A number of the community-oriented strategies explored in Part II help open the door to dealing with foundational problems of this kind – especially specific policies aimed at achieving greater local economic stability and thereby individual job security, and the emphasis placed upon strategies designed to nurture community economic and social well-being. Locally anchored worker-owned firms, CDCs, municipal enterprises, and the like also further such goals (as well as the general principle that wealth ownership should benefit the larger community).
The development of a secure community, as we have seen, is of strategic – not simply tactical – importance for other reasons as well. In the absence of economic security localities have very little ability to resist corporate relocation threats that run counter to a variety of ecologically significant measures.

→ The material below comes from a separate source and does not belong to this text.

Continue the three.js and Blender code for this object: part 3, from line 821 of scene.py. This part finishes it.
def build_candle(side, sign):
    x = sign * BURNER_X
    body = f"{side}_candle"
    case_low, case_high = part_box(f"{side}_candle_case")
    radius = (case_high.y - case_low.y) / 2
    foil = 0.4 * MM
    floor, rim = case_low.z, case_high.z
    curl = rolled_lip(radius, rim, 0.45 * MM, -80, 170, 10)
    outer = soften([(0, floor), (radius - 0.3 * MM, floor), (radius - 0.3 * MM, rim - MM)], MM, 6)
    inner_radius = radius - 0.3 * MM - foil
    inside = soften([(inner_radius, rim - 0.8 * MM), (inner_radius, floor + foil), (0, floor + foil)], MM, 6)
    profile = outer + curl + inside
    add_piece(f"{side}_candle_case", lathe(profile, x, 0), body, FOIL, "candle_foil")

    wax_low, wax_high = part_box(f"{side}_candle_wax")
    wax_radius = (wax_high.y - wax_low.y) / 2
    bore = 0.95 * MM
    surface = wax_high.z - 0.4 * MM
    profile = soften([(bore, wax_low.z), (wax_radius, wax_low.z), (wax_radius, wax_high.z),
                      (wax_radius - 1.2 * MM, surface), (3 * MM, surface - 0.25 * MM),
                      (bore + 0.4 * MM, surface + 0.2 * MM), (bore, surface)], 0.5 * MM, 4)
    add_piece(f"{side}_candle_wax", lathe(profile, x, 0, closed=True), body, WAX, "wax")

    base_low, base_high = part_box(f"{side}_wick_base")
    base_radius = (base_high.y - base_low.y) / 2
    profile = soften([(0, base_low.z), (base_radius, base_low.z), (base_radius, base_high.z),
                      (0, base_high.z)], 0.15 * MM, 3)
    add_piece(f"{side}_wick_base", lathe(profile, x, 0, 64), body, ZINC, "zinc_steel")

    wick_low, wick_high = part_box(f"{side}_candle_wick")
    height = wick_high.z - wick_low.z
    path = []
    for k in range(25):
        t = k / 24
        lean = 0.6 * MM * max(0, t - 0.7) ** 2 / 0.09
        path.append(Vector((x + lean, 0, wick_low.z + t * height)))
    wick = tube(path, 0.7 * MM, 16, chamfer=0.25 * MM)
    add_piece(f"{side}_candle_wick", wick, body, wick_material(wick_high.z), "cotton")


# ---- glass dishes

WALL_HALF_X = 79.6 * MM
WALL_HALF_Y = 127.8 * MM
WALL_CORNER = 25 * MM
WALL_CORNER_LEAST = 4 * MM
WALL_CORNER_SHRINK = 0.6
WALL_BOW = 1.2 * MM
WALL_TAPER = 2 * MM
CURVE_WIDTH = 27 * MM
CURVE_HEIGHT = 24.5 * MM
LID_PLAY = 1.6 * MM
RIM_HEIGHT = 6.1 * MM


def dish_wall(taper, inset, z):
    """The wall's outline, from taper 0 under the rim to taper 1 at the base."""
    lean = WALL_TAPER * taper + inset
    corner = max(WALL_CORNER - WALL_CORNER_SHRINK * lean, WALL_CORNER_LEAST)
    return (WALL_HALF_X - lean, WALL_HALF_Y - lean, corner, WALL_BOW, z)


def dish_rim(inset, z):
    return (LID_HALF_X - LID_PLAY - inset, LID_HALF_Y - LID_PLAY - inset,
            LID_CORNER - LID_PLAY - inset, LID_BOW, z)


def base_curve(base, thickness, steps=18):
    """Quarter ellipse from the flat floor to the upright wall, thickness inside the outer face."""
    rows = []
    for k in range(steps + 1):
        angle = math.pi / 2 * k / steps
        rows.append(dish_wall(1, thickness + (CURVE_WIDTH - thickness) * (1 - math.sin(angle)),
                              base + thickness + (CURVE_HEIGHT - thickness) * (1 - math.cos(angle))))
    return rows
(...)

This, in turn, weakens the general capacity of communities to develop ongoing support for ecologically significant standards.

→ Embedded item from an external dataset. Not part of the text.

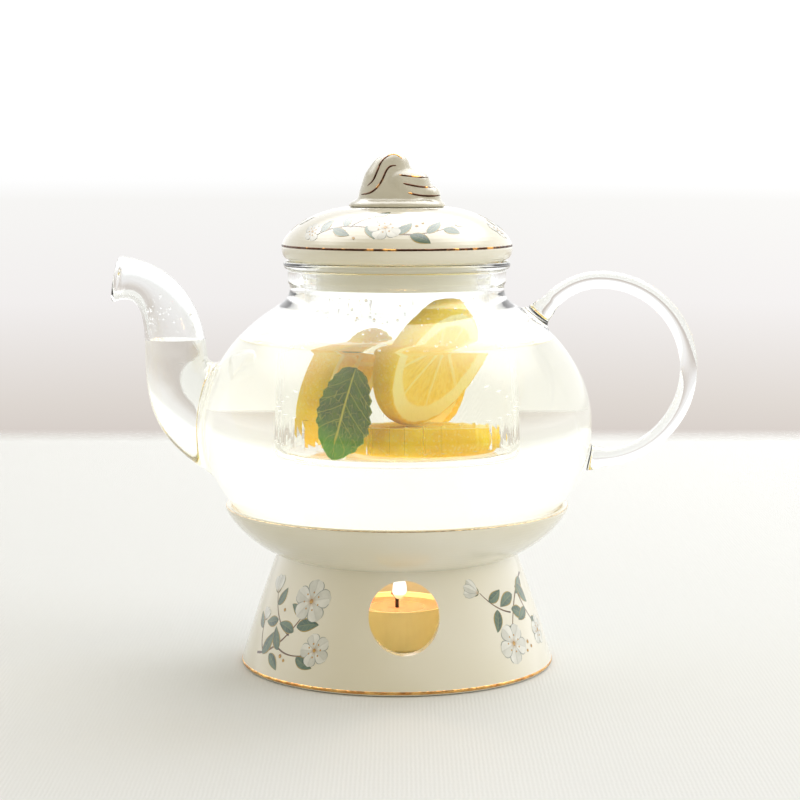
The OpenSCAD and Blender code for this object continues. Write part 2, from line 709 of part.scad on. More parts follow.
// Height of a leaning slice's middle above its lowest point, which lies on the rounded peel.
function slice_rise(radius, thick, lean) =
    let (swell = 4 * peel_bulge * thick, t = (1 - thick * tan(lean) / swell) / 2)
    (radius - peel_bulge * thick + swell * t * (1 - t)) * cos(lean) - thick * t * sin(lean);

// Stands a slice on its edge: its face is turned towards the front and its top leans to the right.
module standing(at, turn, lean) {
    translate(at) rotate([0, 0, -turn]) rotate([0, 90 + lean, 0]) children();
}

module lemon_slice_front() {
    standing(front_slice_at, front_turn, front_lean) lemon_slice(front_slice_r, front_slice_t);
}

module lemon_slice_left() {
    standing(left_slice_at, left_turn, left_lean) lemon_slice(left_slice_r, left_slice_t);
}

module lemon_slice_back() {
    standing(back_slice_at, back_turn, back_lean) lemon_slice(back_slice_r, back_slice_t);
}

module lemon_slice_low() {
    wide = low_slice_r * 3;
    difference() {
        translate(low_slice_at + [0, 0, low_slice_t]) lemon_slice(low_slice_r, low_slice_t);
        translate([low_slice_at[0], low_slice_at[1], low_slice_middle_z])
            rotate([-low_slice_slope, 0, 0]) translate([-wide / 2, -wide / 2, 0])
                cube([wide, wide, low_slice_t]);
    }
}

// Outline of a mint leaf with a toothed edge, from its tip at the origin up to its stalk.
function leaf_half(y, long, wide) = wide / 2 * pow(sin(180 * pow(y / long, 0.8)), 0.85 - 0.45 * y / long);
function leaf_outline(long, wide, teeth = 9, depth = 0.05) =
    let (side = [for (i = [0:2 * teeth]) let (y = long * i / (2 * teeth))
                    [leaf_half(y, long, wide) * (i % 2 == 0 ? 1 : 1 + depth * 2) + 0.01, y]])
    concat(side, [for (i = [len(side) - 1:-1:0]) [-side[i][0], side[i][1]]]);

// A leaf that lies against the infuser's wall, at an angle round it and tipped from upright.
module wall_leaf(long, wide, around, tilt, up) {
    leaf_r = fruit_r - fruit_gap;
    color("forestgreen") intersection() {
        translate([0, 0, tea_floor_z]) difference() {
            cylinder(r = leaf_r, h = 2 * long + up);
            translate([0, 0, -1]) cylinder(r = leaf_r - leaf_t, h = 2 * long + up + 2);
        }
        rotate([0, 0, around]) translate([0, 0, tea_floor_z + up]) rotate([90, 0, 0])
            linear_extrude(fruit_r) rotate([0, 0, tilt]) polygon(leaf_outline(long, wide));
    }
}

front_leaf_around = -38;
front_leaf_tilt = -17;
back_leaf_turn = 100;

module mint_leaf_front() {
    wall_leaf(leaf_l, leaf_w, front_leaf_around, front_leaf_tilt, fruit_gap);
}

// The second leaf leans against the hidden face of the front slice.
module mint_leaf_back() {
    color("forestgreen") standing(front_slice_at, front_turn, front_lean)
        translate([0, 0, -front_slice_t - fruit_gap - leaf_t])
            rotate([0, 0, back_leaf_turn]) linear_extrude(leaf_t)
                polygon(leaf_outline(back_leaf_l, back_leaf_w));
}

warmer_base();
warmer_dish();
pot_bowl();
pot_neck();
pot_spout();
pot_handle();
infuser();
lid_dome();
lid_knob();
candle_cup();
candle_wax();
candle_wick();
wick_tab();
lemon_slice_front();
lemon_slice_left();
lemon_slice_back();
lemon_slice_low();
mint_leaf_front();
mint_leaf_back();
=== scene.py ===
import json
import math
import random
import bmesh
import bpy
from mathutils import Matrix, Vector

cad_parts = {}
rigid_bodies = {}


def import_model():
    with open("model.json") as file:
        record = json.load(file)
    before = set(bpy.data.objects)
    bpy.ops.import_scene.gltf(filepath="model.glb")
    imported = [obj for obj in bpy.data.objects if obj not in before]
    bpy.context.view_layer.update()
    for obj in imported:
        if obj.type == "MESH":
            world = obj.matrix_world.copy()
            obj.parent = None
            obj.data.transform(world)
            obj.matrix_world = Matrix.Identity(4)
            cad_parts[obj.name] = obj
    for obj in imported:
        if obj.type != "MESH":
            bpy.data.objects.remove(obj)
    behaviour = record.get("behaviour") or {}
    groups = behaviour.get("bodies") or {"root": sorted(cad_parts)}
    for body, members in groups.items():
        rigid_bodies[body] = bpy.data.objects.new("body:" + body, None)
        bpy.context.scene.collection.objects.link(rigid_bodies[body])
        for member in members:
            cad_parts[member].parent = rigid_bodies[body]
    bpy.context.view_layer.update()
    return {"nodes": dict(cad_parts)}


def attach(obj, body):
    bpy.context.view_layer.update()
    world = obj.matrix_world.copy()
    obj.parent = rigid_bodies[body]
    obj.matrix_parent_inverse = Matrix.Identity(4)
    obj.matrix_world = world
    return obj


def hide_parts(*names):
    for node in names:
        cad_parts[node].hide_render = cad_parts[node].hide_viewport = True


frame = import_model()
nodes = frame["nodes"]
mm = 0.001
print("stage: frame loaded")


# Tools for modelling. Points are in millimetres, meshes in metres.
def deselectAll():
    if bpy.context.object and bpy.context.object.mode != "OBJECT":
        bpy.ops.object.mode_set(mode="OBJECT")
    bpy.ops.object.select_all(action="DESELECT")


def makeActive(obj):
    deselectAll()
    obj.select_set(True)
    bpy.context.view_layer.objects.active = obj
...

Wealth-related approaches to financing changes in work pressures and free time could also obviously help increase community participation and contribute to nurturing the networks that sustain and create the reality of “community” as a lived experience. Free time is the precondition, too, of developing meaningful individual pursuits in the arts, crafts, and education – and thereby encouraging ways other than consumption to fulfill personal identity goals.
Viewed in broader historical perspective, it is clear that the growth and power dynamics of large economic enterprises (private and public alike) present fundamental environmental challenges in all political-economic systems. Corporate growth-driven priorities that are inimical to a regime of reduced consumption, reduced material resource use, and ecological sustainability are particularly difficult to contain. In general, the Pluralist Commonwealth strategies attempt to slowly and steadily undercut the economic and social forces that permit unrestrained expansion by building up converging lines of foundational restructuring over time. Especially important are those that reduce key inequality and psychological consumption drivers, on the one hand, and measures designed to establish conditions needed to develop new community cultural norms, on the other. In addition, public accountability and transparency are basic principles of the Public Trust and other public wealth-investing institutions. We have previously also noted some of the ways public utilities have achieved high efficiencies and reduced energy consumption.
In all of this, we are again obviously beginning to confront some of the most far-reaching and difficult issues likely to challenge not only the U.S. political economy but virtually every political economy over the coming century. It is by no means clear that viable solutions will ever be found to the problem of ecological sustainability – or that those concerned with the environment will come to terms with the need to form alliances with others beginning to confront some of the common resource-related issues and systemic questions involved.
What is clear is that any attempt to deal seriously with the central issues will ultimately require a self-conscious effort to move beyond the conceptual limits of traditional approaches to consider strategies that confront the underlying sources of the problem.